• [WHAT IS ASKED]:
Repeat only the lines from the one containing "foot, waist, rim = (r" through the one containing "in imported if", exactly as written, both ends included.

--- start GIVEN INFORMATION ---

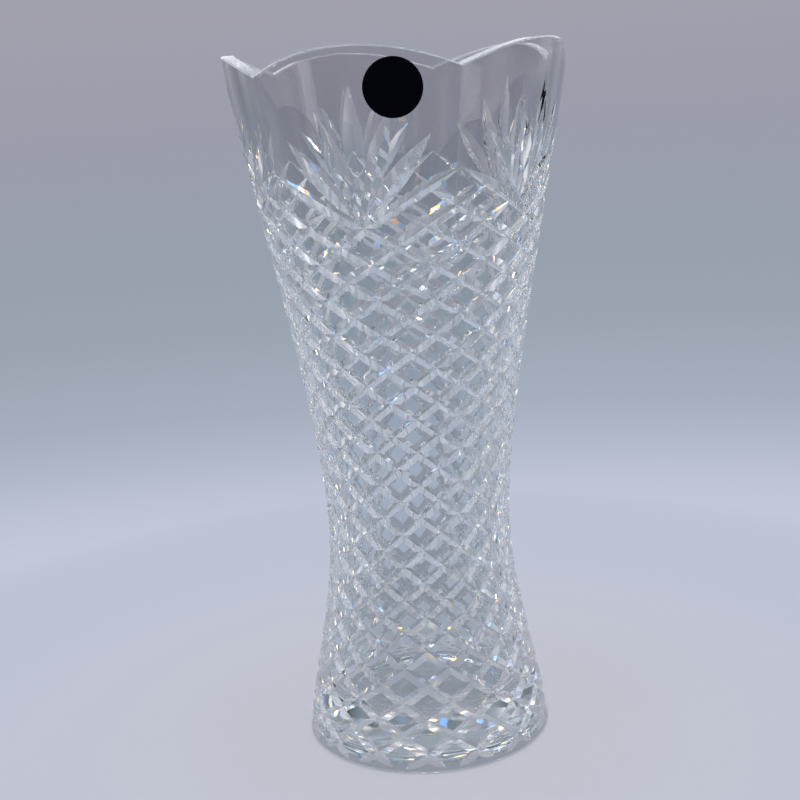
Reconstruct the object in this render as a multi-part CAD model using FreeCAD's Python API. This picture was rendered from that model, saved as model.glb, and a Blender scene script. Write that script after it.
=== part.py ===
import FreeCAD, Part
import math
import os

from FreeCAD import Vector

# A tall waisted vase of cut lead crystal, millimetres, +Z up. It rests on z = 0 and its axis is
# the Z axis. Angles are degrees about Z from the front (-Y), growing towards +X.

# Outside of the blank
HEIGHT = 254.0  # tip of a rim lobe
FOOT_RADIUS = 46.2  # where the wall would meet the resting plane
FOOT_HANDLE = 24.0  # height over which the foot keeps its own lean
FOOT_LEAN = 0.1  # inwards per millimetre of rise
HEEL_ROUNDING = 1.2
WAIST_RADIUS = 34.2
WAIST_HEIGHT = 82.0
WAIST_HANDLE_BELOW = 32.0
WAIST_HANDLE_ABOVE = 45.0
RIM_RADIUS = 60.4
RIM_HANDLE = 26.0  # height over which the rim keeps its own flare
RIM_FLARE = 0.07  # outwards per millimetre of rise

# Inside of the blank
RIM_WALL = 4.8
WAIST_WALL = 7.0
FLOOR_WALL = 8.0
FLOOR_THICKNESS = 15.0
FLOOR_ROUNDING = 9.0

# Rim: shallow lobes that meet in sharp notches
LOBES = 5
LOBE_CENTRE = -15.0  # angle of the first lobe's middle
NOTCH_DEPTH = 8.0

# Fans of mitre cuts, one under each lobe, all rays of a fan leaving one point
FAN_ROOT_DROP = 58.0  # below the tips of the lobes
RAY_ANGLES = (0.0, 12.5, 25.5, 36.0)  # from the fan's middle, the same on both sides
RAY_TIP_DROPS = (12.5, 20.0, 28.5, 39.6)  # below the tips of the lobes
RAY_WIDTH = 5.6
RAY_WIDEST = 0.55  # share of a ray's length at which it is widest
MITRE_ANGLE = 110.0  # included angle of the cutting wheel's edge
CUT_CLEARANCE = 0.8  # how far a cutter stands proud of the glass

# Underside: flat resting ring around a shallow recess
RING_WIDTH = 8.0
RECESS_DEPTH = 1.2

# Round paper label on the outside, under one lobe
LABEL_DIAMETER = 19.0
LABEL_THICKNESS = 0.2
LABEL_ADHESIVE = 0.05
LABEL_ANGLE = -1.0
LABEL_DROP = 13.8  # of its middle below the tips of the lobes


def bezier(points):
    curve = Part.BezierCurve()
    curve.setPoles([Vector(radius, 0, height) for radius, height in points])
    return curve


def wall_curves(foot_radius, waist_radius, rim_radius):
    """The wall's outline below and above the waist, as two smooth curves that meet upright."""
    below = bezier([
        (foot_radius, 0.0),
        (foot_radius - FOOT_LEAN * FOOT_HANDLE, FOOT_HANDLE),
        (waist_radius, WAIST_HEIGHT - WAIST_HANDLE_BELOW),
        (waist_radius, WAIST_HEIGHT),
    ])
    above = bezier([
        (waist_radius, WAIST_HEIGHT),
        (waist_radius, WAIST_HEIGHT + WAIST_HANDLE_ABOVE),
        (rim_radius - RIM_FLARE * RIM_HANDLE, HEIGHT - RIM_HANDLE),
        (rim_radius, HEIGHT),
    ])
    return below, above


OUTSIDE = wall_curves(FOOT_RADIUS, WAIST_RADIUS, RIM_RADIUS)
INSIDE = wall_curves(FOOT_RADIUS - FLOOR_WALL, WAIST_RADIUS - WAIST_WALL, RIM_RADIUS - RIM_WALL)


def point_at_height(curves, height):
    """The outline's point at a height, found by halving."""
    curve = curves[0] if height < WAIST_HEIGHT else curves[1]
    low, high = 0.0, 1.0
    for _ in range(50):
        middle = (low + high) / 2
        if curve.value(middle).z < height:
            low = middle
        else:
            high = middle
    return curve.value(low)


def on_glass(angle, height):
    """A point on the uncut outside."""
    radius = point_at_height(OUTSIDE, height).x
    turn = math.radians(angle)
    return Vector(radius * math.sin(turn), -radius * math.cos(turn), height)


def outward(angle, height):
    """The uncut outside's normal."""
    step = 0.05
    up = on_glass(angle, height + step) - on_glass(angle, height - step)
    around = on_glass(angle + step, height) - on_glass(angle - step, height)
    return around.cross(up).normalize()


def spun(outline):
    """A solid of revolution about Z from edges in the XZ plane that start and end on Z."""
    face = Part.Face(Part.Wire(outline))
    return face.revolve(Vector(), Vector(0, 0, 1), 360)


def line(start, end):
    return Part.LineSegment(Vector(start[0], 0, start[1]), Vector(end[0], 0, end[1])).toShape()


def outer_solid():
    below, above = OUTSIDE
    solid = spun([
        line((0, 0), (FOOT_RADIUS, 0)),
        below.toShape(),
        above.toShape(),
        line((RIM_RADIUS, HEIGHT), (0, HEIGHT)),
        line((0, HEIGHT), (0, 0)),
    ])
    heel = [edge for edge in solid.Edges if edge.BoundBox.ZMax < 1e-3 and edge.BoundBox.XLength > 1]
    return solid.makeFillet(HEEL_ROUNDING, heel)


def cavity_solid():
    below, above = INSIDE
    top = HEIGHT + CUT_CLEARANCE
    last = above.value(1.0).x
    start = point_at_height(INSIDE, FLOOR_THICKNESS)
    lower = below.toShape().common(Part.makeBox(
        2 * FOOT_RADIUS, 2, HEIGHT, Vector(0, -1, FLOOR_THICKNESS)
    )).Edges
    solid = spun([
        line((0, FLOOR_THICKNESS), (start.x, FLOOR_THICKNESS)),
        *lower,
        above.toShape(),
        line((last, HEIGHT), (last, top)),
        line((last, top), (0, top)),
        line((0, top), (0, FLOOR_THICKNESS)),
    ])
    corner = [
        edge for edge in solid.Edges
        if edge.BoundBox.ZMax < FLOOR_THICKNESS + 1e-3 and edge.BoundBox.XLength > 1
    ]
    return solid.makeFillet(FLOOR_ROUNDING, corner)


def rim_trim(centre_angle):
    """What is ground off above one lobe: all of its sector outside a lying cylinder."""
    half = math.pi / LOBES
    reach = 2 * RIM_RADIUS
    half_chord = RIM_RADIUS * math.sin(half)
    radius = (half_chord ** 2 + NOTCH_DEPTH ** 2) / (2 * NOTCH_DEPTH)
    bottom = HEIGHT - 2 * NOTCH_DEPTH
    side = reach * math.tan(half)
    corners = [
        Vector(0, 0, bottom),
        Vector(side, -reach, bottom),
        Vector(-side, -reach, bottom),
        Vector(0, 0, bottom),
    ]
    sector = Part.Face(Part.makePolygon(corners)).extrude(Vector(0, 0, 3 * NOTCH_DEPTH))
    cylinder = Part.makeCylinder(
        radius, reach, Vector(0, 0, HEIGHT - radius), Vector(0, -1, 0)
    )
    trim = sector.cut(cylinder)
    trim.rotate(Vector(), Vector(0, 0, 1), centre_angle)
    return trim


def mitre_section(point, along, normal, width):
    """The wheel edge's V at one place of a cut, standing a little proud of the glass."""
    flank = math.tan(math.radians(MITRE_ANGLE / 2))
    side = along.cross(normal).normalize()
    depth = width / 2 / flank
    reach = (depth + CUT_CLEARANCE) * flank
    top = point + normal * CUT_CLEARANCE
    left, right = top - side * reach, top + side * reach
    return Part.makePolygon([left, point - normal * depth, right, left])


def mitre_cut(places, widths):
    """A cutter through (point, normal) places, as wide at each as widths says."""
    points = [point for point, _ in places]
    sections = []
    for i, (point, normal) in enumerate(places):
        along = points[min(i + 1, len(points) - 1)] - points[max(i - 1, 0)]
        sections.append(mitre_section(point, along, normal, widths[i]))
    return Part.makeLoft(sections, True, True)


def leaf(share, widest, width):
    """Width of a leaf shaped cut at a share of its length, nothing at both ends."""
    if share < widest:
        return width * math.sin(math.pi / 2 * share / widest)
    return width * math.cos(math.pi / 2 * (share - widest) / (1 - widest))


def fan_ray(root_angle, turn, tip_drop, stations=8):
    places, widths = [], []
    for i in range(stations + 1):
        share = i / stations
        angle = root_angle + turn * share
        height = HEIGHT - FAN_ROOT_DROP + (FAN_ROOT_DROP - tip_drop) * share
        places.append((on_glass(angle, height), outward(angle, height)))
        widths.append(leaf(share, RAY_WIDEST, RAY_WIDTH))
    return mitre_cut(places, widths)


def fan_cuts(root_angle):
    """The cuts of one fan, from its root at an angle."""
    cuts = []
    for turn, tip_drop in zip(RAY_ANGLES, RAY_TIP_DROPS):
        sides = (1, -1) if turn else (1,)
        cuts += [fan_ray(root_angle, turn * sign, tip_drop) for sign in sides]
    return cuts


def crystal_body():
    glass = outer_solid().cut(cavity_solid())
    glass = glass.cut([rim_trim(LOBE_CENTRE + 360 / LOBES * k) for k in range(LOBES)])
    glass = glass.cut(Part.makeCylinder(FOOT_RADIUS - HEEL_ROUNDING - RING_WIDTH, RECESS_DEPTH))
    for k in range(LOBES):
        glass = glass.cut(fan_cuts(LOBE_CENTRE + 360 / LOBES * k))
    return glass


def label_layer(offset):
    """The space within an offset of the outside, near the rim."""
    foot, waist, rim = (r + offset for r in (FOOT_RADIUS, WAIST_RADIUS, RIM_RADIUS))
    _, above = wall_curves(foot, waist, rim)
    return spun([
        line((0, WAIST_HEIGHT), (waist, WAIST_HEIGHT)),
        above.toShape(),
        line((rim, HEIGHT), (0, HEIGHT)),
        line((0, HEIGHT), (0, WAIST_HEIGHT)),
    ])


def round_label():
    height = HEIGHT - LABEL_DROP
    centre = on_glass(LABEL_ANGLE, height)
    normal = outward(LABEL_ANGLE, height)
    depth = LABEL_DIAMETER / 4
    punch = Part.makeCylinder(LABEL_DIAMETER / 2, 2 * depth, centre - normal * depth, normal)
    paper = label_layer(LABEL_ADHESIVE + LABEL_THICKNESS).cut(label_layer(LABEL_ADHESIVE))
    return paper.common(punch)


def save(name, shape):
    solids = shape.Solids
    print(f"{name}: {len(solids)} solid, {shape.Volume / 1000:.2f} cm3, valid {shape.isValid()}")
    solids[0].exportStep(f"parts/{name}.step")


os.makedirs("parts", exist_ok=True)
save("crystal_body", crystal_body())
save("round_label", round_label())
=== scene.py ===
import math
import random

import bmesh
import bpy
from mathutils import Matrix, Vector


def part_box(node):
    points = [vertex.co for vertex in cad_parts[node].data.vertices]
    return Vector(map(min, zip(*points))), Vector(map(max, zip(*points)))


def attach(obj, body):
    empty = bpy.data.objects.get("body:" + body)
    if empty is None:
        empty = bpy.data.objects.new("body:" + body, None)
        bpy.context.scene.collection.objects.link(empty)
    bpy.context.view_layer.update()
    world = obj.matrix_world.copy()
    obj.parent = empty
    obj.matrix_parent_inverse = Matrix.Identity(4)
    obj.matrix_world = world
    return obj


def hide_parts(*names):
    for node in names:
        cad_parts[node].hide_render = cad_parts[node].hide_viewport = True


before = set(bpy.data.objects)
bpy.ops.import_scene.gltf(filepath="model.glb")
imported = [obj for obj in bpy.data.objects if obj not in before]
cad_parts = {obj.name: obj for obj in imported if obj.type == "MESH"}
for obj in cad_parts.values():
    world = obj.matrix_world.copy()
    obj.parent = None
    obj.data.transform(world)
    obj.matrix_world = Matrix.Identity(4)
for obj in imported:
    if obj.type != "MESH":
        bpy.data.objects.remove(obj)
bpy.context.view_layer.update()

# A waisted vase of cut lead crystal. Sizes are millimetres until a mesh is wrapped round the vase's
# axis, which is Z. Angles are degrees from the front (-Y), growing towards +X.
MM = 0.001

# Outline of the uncut glass, as in the design: two curves that meet upright at the waist
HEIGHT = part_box("crystal_body")[1][2] / MM
FOOT_RADIUS = 46.2
FOOT_HANDLE, FOOT_LEAN = 24.0, 0.1
WAIST_RADIUS, WAIST_HEIGHT = 34.2, 82.0
WAIST_HANDLE_BELOW, WAIST_HANDLE_ABOVE = 32.0, 45.0
RIM_RADIUS = 60.4
RIM_HANDLE, RIM_FLARE = 26.0, 0.07
RIM_WALL, WAIST_WALL, FLOOR_WALL = 4.8, 7.0, 8.0
FLOOR_THICKNESS, FLOOR_ROUNDING = 15.0, 9.0
HEEL_ROUNDING = 1.2

# Rim
LOBES = 5
LOBE_CENTRE = -15.0
NOTCH_DEPTH = 8.0
RIM_BEVEL = 0.55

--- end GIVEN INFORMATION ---

• [ANSWER FOR THE TASK]:
    foot, waist, rim = (r + offset for r in (FOOT_RADIUS, WAIST_RADIUS, RIM_RADIUS))
    _, above = wall_curves(foot, waist, rim)
    return spun([
        line((0, WAIST_HEIGHT), (waist, WAIST_HEIGHT)),
        above.toShape(),
        line((rim, HEIGHT), (0, HEIGHT)),
        line((0, HEIGHT), (0, WAIST_HEIGHT)),
    ])


def round_label():
    height = HEIGHT - LABEL_DROP
    centre = on_glass(LABEL_ANGLE, height)
    normal = outward(LABEL_ANGLE, height)
    depth = LABEL_DIAMETER / 4
    punch = Part.makeCylinder(LABEL_DIAMETER / 2, 2 * depth, centre - normal * depth, normal)
    paper = label_layer(LABEL_ADHESIVE + LABEL_THICKNESS).cut(label_layer(LABEL_ADHESIVE))
    return paper.common(punch)


def save(name, shape):
    solids = shape.Solids
    print(f"{name}: {len(solids)} solid, {shape.Volume / 1000:.2f} cm3, valid {shape.isValid()}")
    solids[0].exportStep(f"parts/{name}.step")


os.makedirs("parts", exist_ok=True)
save("crystal_body", crystal_body())
save("round_label", round_label())
=== scene.py ===
import math
import random

import bmesh
import bpy
from mathutils import Matrix, Vector


def part_box(node):
    points = [vertex.co for vertex in cad_parts[node].data.vertices]
    return Vector(map(min, zip(*points))), Vector(map(max, zip(*points)))


def attach(obj, body):
    empty = bpy.data.objects.get("body:" + body)
    if empty is None:
        empty = bpy.data.objects.new("body:" + body, None)
        bpy.context.scene.collection.objects.link(empty)
    bpy.context.view_layer.update()
    world = obj.matrix_world.copy()
    obj.parent = empty
    obj.matrix_parent_inverse = Matrix.Identity(4)
    obj.matrix_world = world
    return obj


def hide_parts(*names):
    for node in names:
        cad_parts[node].hide_render = cad_parts[node].hide_viewport = True


before = set(bpy.data.objects)
bpy.ops.import_scene.gltf(filepath="model.glb")
imported = [obj for obj in bpy.data.objects if obj not in before]
cad_parts = {obj.name: obj for obj in imported if obj.type == "MESH"}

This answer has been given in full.